Olfactory perception of herbivore-induced plant volatiles elicits counter-defences in larvae of the tobacco cutworm

Abstract

Herbivore attack leads to increased emission of herbivore-induced plant volatiles (HIPVs) that protect plants by eliciting direct anti-herbivore defences and indirect defences via attraction of natural enemies. Whether herbivorous insects can develop counter-defences against host plants in response to HIPVs is largely unexplored. Using a directed airflow apparatus, we investigated the influence of HIPVs emitted from tobacco cutworm Spodoptera litura-infested tomatoes on larval performance on herbivore-pretreated tomatoes versus untreated tomatoes or on trypsin inhibitor-amended artificial diets versus unamended diets, as well as the transcriptional responses of HIPV-exposed larvae. Spodoptera litura larval feeding on tomato plants led to increased emission of HIPVs. The HIPV-exposed larvae showed significantly increased survival rates and weight gains on both herbivore-pretreated tomato leaves and trypsin inhibitor-supplemented diet but not on untreated tomato leaves and control diets, nor when they had been exposed to HIPVs emitted from spr8 mutant plants which barely emit terpenes. These results suggest that larval exposure to HIPVs from wild-type plants enhanced their ability to cope with plant-induced defences.

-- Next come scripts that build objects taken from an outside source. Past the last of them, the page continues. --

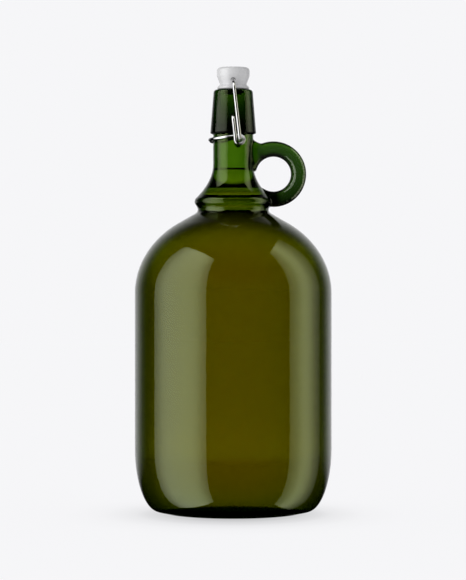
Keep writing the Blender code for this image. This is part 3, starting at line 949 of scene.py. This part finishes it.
def build_softbox(name, radiances, heights, colour, gain, lit):
    """A tall soft light that faces the jug, brighter or darker across its width, which lights only some pieces.

    Its azimuths are measured from the camera's side, positive towards +X, and its heights are angles seen from
    the jug.
    """
    inner, outer = (math.radians(radiances[i][0]) for i in (0, -1))
    a = (inner + outer) / 2
    reach = math.tan(abs(outer - inner) / 2)
    low, high = (SOFTBOX_DISTANCE * math.tan(math.radians(h)) for h in heights)
    most = max(r for _, r in radiances)
    data = bpy.data.lights.new(name, "AREA")
    data.shape = "RECTANGLE"
    data.size = 2.0 * SOFTBOX_DISTANCE * reach
    data.size_y = high - low
    data.color = colour
    data.energy = gain * most * math.pi * data.size * data.size_y
    light = bpy.data.objects.new(name, data)
    middle_z = JUG_MIDDLE_Z + (low + high) / 2
    light.location = (SOFTBOX_DISTANCE * math.sin(a), -SOFTBOX_DISTANCE * math.cos(a), middle_z)
    light.rotation_euler = (math.pi / 2, 0.0, a)
    light.visible_camera = False
    light.visible_transmission = False
    bpy.context.scene.collection.objects.link(light)
    receivers = bpy.data.collections.new(name + "_lights")
    for piece in lit:
        receivers.objects.link(piece)
    light.light_linking.receiver_collection = receivers
    data.use_nodes = True
    tree = data.node_tree
    place = tree.nodes.new("ShaderNodeNewGeometry")
    split = tree.nodes.new("ShaderNodeSeparateXYZ")
    tree.links.new(place.outputs["Parametric"], split.inputs[0])
    points = [(0.5 + 0.5 * math.tan(math.radians(angle) - a) / reach, r / most) for angle, r in radiances]
    tree.links.new(curve(tree, split.outputs[0], points), tree.nodes["Emission"].inputs["Strength"])
    return light


def build_lights(glass, wires, matte):
    build_softbox("left_softbox", LEFT_BOX, LEFT_HEIGHTS, WHITE, 1.0, glass + wires)
    build_softbox("right_softbox", RIGHT_BOX, RIGHT_HEIGHTS, FAINT_YELLOW, 1.0, glass + wires)
    build_softbox("high_wire_light", HIGH_BOX, HIGH_HEIGHTS, WHITE, 1.0, wires)
    build_softbox("left_fill", LEFT_BOX, FILL_HEIGHTS, WHITE, LEFT_FILL_GAIN, matte)
    build_softbox("right_fill", RIGHT_BOX, FILL_HEIGHTS, WHITE, RIGHT_FILL_GAIN, matte)


def set_view():
    scene = bpy.context.scene
    scene.view_settings.view_transform = "Standard"
    scene.cycles.max_bounces = 24
    scene.cycles.transmission_bounces = 24
    scene.cycles.glossy_bounces = 12
    scene.cycles.caustics_reflective = False
    scene.cycles.caustics_refractive = False


def main():
    build_camera()
    build_world()
    build_floor()
    set_view()
    bottle = build_bottle(glass_material())
    build_liquid(liquid_material())
    steel = wire_material()
    lever = build_wire("lever_loop_wire", sagged(mirrored(lever_half())), "lever", steel)
    bail = build_wire("bail_hoop_wire", mirrored(bail_half()), "bail", steel)
    head = build_head(porcelain_material())
    gasket = build_gasket(rubber_material())
    build_lights([bottle], [lever, bail], [head, gasket])


main()
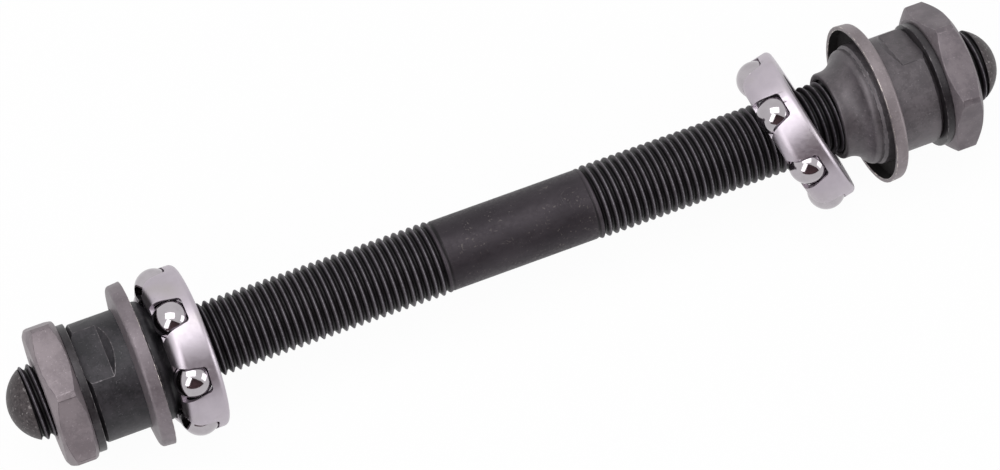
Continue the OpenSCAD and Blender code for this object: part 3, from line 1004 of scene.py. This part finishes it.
def make_floor():
    """A pale floor under the object, nearly white to the camera, which keeps the soft shadow."""
    mesh = bmesh.new()
    for x, y in ((-1, -1), (1, -1), (1, 1), (-1, 1)):
        mesh.verts.new((x * FLOOR_HALF, y * FLOOR_HALF, cad_low.z - 0.05 * MM))
    mesh.faces.new(mesh.verts)
    material = bpy.data.materials.new("floor_pale")
    material.use_nodes = True
    tree = material.node_tree
    shader = tree.nodes["Principled BSDF"]
    shader.inputs["Base Color"].default_value = (0.97, 0.97, 0.98, 1.0)
    shader.inputs["Roughness"].default_value = 0.9
    shader.inputs["Specular IOR Level"].default_value = 0.1
    glow = tree.nodes.new("ShaderNodeEmission")
    glow.inputs["Color"].default_value = (1.0, 1.0, 1.0, 1.0)
    mix = tree.nodes.new("ShaderNodeMixShader")
    seen = seen_share(tree, "Is Camera Ray", "Is Glossy Ray", "Is Transmission Ray")
    tree.links.new(maths(tree, "MULTIPLY", seen, FLOOR_GLOW), mix.inputs["Fac"])
    tree.links.new(shader.outputs[0], mix.inputs[1])
    tree.links.new(glow.outputs[0], mix.inputs[2])
    tree.links.new(mix.outputs[0], tree.nodes["Material Output"].inputs["Surface"])
    link_mesh("floor", mesh, material)


def facing(place, aim):
    """A place in the studio, turned with its -Z towards what it aims at."""
    direction = Vector(aim) - Vector(place)
    return Matrix.Translation(place) @ direction.to_track_quat("-Z", "Y").to_matrix().to_4x4()


def make_dark_card():
    """A dark sheet on the camera's side, seen only in reflections: it paints a dark reflection, for the dark
    side of the studio that the camera looks in from.
    """
    mesh = bmesh.new()
    for x, y in ((-0.50, 0.0), (1.50, 0.0), (1.25, 0.75), (0.20, 1.70), (-0.05, 1.70)):
        mesh.verts.new((x, y, 0.0))
    mesh.faces.new(mesh.verts)
    bearing = CAMERA_AZIMUTH - math.pi / 2
    ahead = Vector((math.cos(bearing), math.sin(bearing), 0.0))
    turn = Matrix.Rotation(bearing + math.pi / 2, 4, "Z") @ Matrix.Rotation(math.pi / 2, 4, "X")
    mesh.transform(Matrix.Translation(ahead * 0.85 + Vector((0, 0, cad_low.z))) @ turn)
    material = bpy.data.materials.new("painted_dark_reflection")
    material.use_nodes = True
    shader = material.node_tree.nodes["Principled BSDF"]
    shader.inputs["Base Color"].default_value = (0.14, 0.085, 0.092, 1.0)
    shader.inputs["Roughness"].default_value = 1.0
    card = link_mesh("dark_card", mesh, material)
    card.visible_camera = False
    card.visible_diffuse = False
    card.visible_shadow = False


def make_light(name, place, width, height, power):
    """A soft panel light that faces the object."""
    data = bpy.data.lights.new(name, "AREA")
    data.shape = "RECTANGLE"
    data.size = width
    data.size_y = height
    data.energy = power
    light = bpy.data.objects.new(name, data)
    light.matrix_world = facing(place, (0, 0, 0))
    bpy.context.scene.collection.objects.link(light)


def make_world():
    world = bpy.data.worlds.new("studio")
    bpy.context.scene.world = world
    world.use_nodes = True
    tree = world.node_tree
    background = tree.nodes["Background"]
    seen = seen_share(tree, "Is Camera Ray", "Is Glossy Ray", "Is Transmission Ray")
    strength = maths(tree, "ADD", maths(tree, "MULTIPLY", seen, 1.0 - SHADE_WORLD), SHADE_WORLD)
    background.inputs["Color"].default_value = (1.0, 1.0, 1.0, 1.0)
    tree.links.new(strength, background.inputs["Strength"])


make_floor()
make_world()
make_dark_card()
make_light("overhead", (-0.045, -0.12, 0.80), 0.52, 0.80, 3.0)
make_light("left_front", (0.42, -0.53, 0.52), 0.34, 0.82, 2.1)
make_light("right_side", (0.40, 0.82, 0.30), 0.56, 0.54, 1.9)
bpy.context.scene.view_settings.view_transform = "Standard"
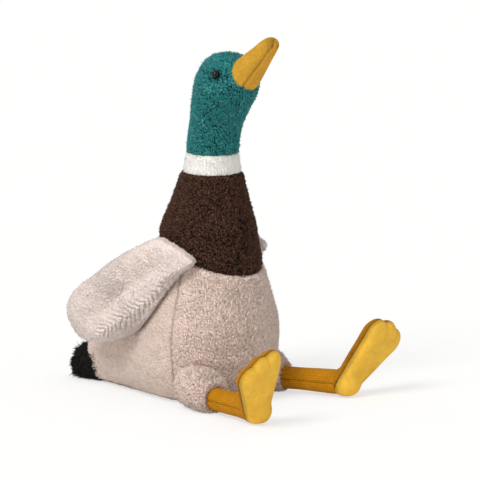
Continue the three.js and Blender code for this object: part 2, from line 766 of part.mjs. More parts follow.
// Wings: flat stuffed flaps, an outer and an inner panel each, sewn on along the
// shoulder. The group's Y axis is the shoulder seam.
for (const [side_name, side] of sides) {
  const wing_group = new THREE.Group();
  wing_group.position.copy(place(wing_root_forward, side * wing_root_side, wing_root_height));
  wing_group.rotation.order = 'ZXY';
  wing_group.rotation.set(wing_rise, 0, -side * wing_heading);
  duck.add(wing_group);
  duck.updateMatrixWorld(true);

  const wing = (inset, count, shares) => {
    const outline = new THREE.CatmullRomCurve3(
      wing_outline_shares.map(([back, rise]) => new THREE.Vector3(0, back * wing_sweep, rise * wing_drop)),
      true,
    ).getSpacedPoints(count).slice(0, count);
    const centre = new THREE.Vector3(0, wing_centre_shares[0] * wing_sweep, wing_centre_shares[1] * wing_drop);
    const rings = shares.map(({ out, size }) => outline.map((point) => {
      const arm = point.clone().sub(centre);
      arm.setLength(arm.length() * size - inset);
      const spot = centre.clone().add(arm);
      spot.x = side * out * (wing_half_thickness - inset);
      return spot;
    }));
    return toSolid(loft(rings).applyMatrix4(wing_group.matrixWorld));
  };

  const wingLining = (inset) => wing(inset, wing_lining_facets, everyOther(puff_shares));

  const wing_form = wing(0, wing_facets, puff_shares).subtract(trunk_clear);
  const wing_cloth = wing_form.subtract(wingLining(plush_cloth));
  const wing_out = place(0, side, 0).transformDirection(wing_group.matrixWorld);
  const wing_root = new THREE.Vector3().setFromMatrixPosition(wing_group.matrixWorld);
  const beyond_edge = blockBeyond(wing_root, wing_out, block_reach);
  const inside_edge = blockBeyond(
    wing_root.clone().addScaledVector(wing_out, -seam_gap),
    wing_out.clone().negate(),
    block_reach,
  );
  addPiece(wing_group, `wing_outer_${side_name}`, wing_cloth.intersect(beyond_edge), materials.wing);
  addPiece(wing_group, `wing_inner_${side_name}`, wing_cloth.intersect(inside_edge), materials.wing);
  const wing_core = wing_form.intersect(wingLining(plush_cloth + seam_gap));
  addPiece(wing_group, `wing_filling_${side_name}`, wing_core, materials.filling);
}

function arcPoints(centre, radius, from, to, steps) {
  const points = [];
  for (let i = 0; i <= steps; i++) {
    const turn = from + (to - from) * i / steps;
    points.push(new THREE.Vector2(centre.x + radius * Math.cos(turn), centre.y + radius * Math.sin(turn)));
  }
  return points;
}

// The foot's outline from heel to toes: a round heel, straight sides and three toes.
// The web has a notch where the round ends of two toes meet.
function footOutline() {
  const side_tilt = toe_spread + Math.asin((toe_radius - heel_edge_radius) / side_toe_reach);
  const heel = new THREE.Vector2(0, 0);
  const middle_toe = new THREE.Vector2(0, middle_toe_reach);
  const side_toe = (side) => new THREE.Vector2(
    side * side_toe_reach * Math.sin(toe_spread),
    side_toe_reach * Math.cos(toe_spread),
  );
  const apart = side_toe(1).sub(middle_toe);
  const notch_lift = Math.sqrt(toe_radius ** 2 - (apart.length() / 2) ** 2);
  const notch = middle_toe.clone().addScaledVector(apart, 0.5);
  notch.add(new THREE.Vector2(-apart.y, apart.x).setLength(notch_lift));
  const middle_turn = notch.clone().sub(middle_toe).angle();
  const side_turn = notch.clone().sub(side_toe(1)).angle();
  const middle_arc = arcPoints(middle_toe, toe_radius, middle_turn, Math.PI - middle_turn, toe_facets);
  return [
    ...arcPoints(heel, heel_edge_radius, Math.PI + side_tilt, 2 * Math.PI - side_tilt, heel_edge_facets),
    ...arcPoints(side_toe(1), toe_radius, -side_tilt, side_turn, toe_facets),
    ...middle_arc.slice(1, -1),
    ...arcPoints(side_toe(-1), toe_radius, Math.PI - side_turn, Math.PI + side_tilt, toe_facets),
  ];
}

function footSolid(leg, inset, ball_facets, shares) {
  const outline = footOutline();
  const centre = new THREE.Vector2(0, foot_centre_reach);
  const rings = shares.map(({ out, size }) => outline.map((point) => {
    const arm = point.clone().sub(centre);
    arm.setLength(arm.length() * size - inset);
    return new THREE.Vector3(arm.x, -out * (foot_half_thickness - inset), centre.y + arm.y);
  }));
  const plate = toSolid(loft(rings).applyMatrix4(leg.foot_group.matrixWorld));
  return plate.add(toSolid(ball(leg.ankle, heel_ball_radius - inset, leg.ankle_axis, ball_facets)));
}

function footLining(leg, inset) {
  return footSolid(leg, inset, ball_lining_facets, everyOther(puff_shares));
}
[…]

The latter is supported by the observation that larval exposure to HIPVs led to enhanced transcript levels of eight genes encoding cuticle proteins, and seven genes encoding cytochrome P450s, an important class of detoxification enzymes. Our studies revealed a mechanism by which larval olfactory perception of HIPVs elicits counter-defences that enhance the ability of insect herbivores to withstand host plant chemical defences.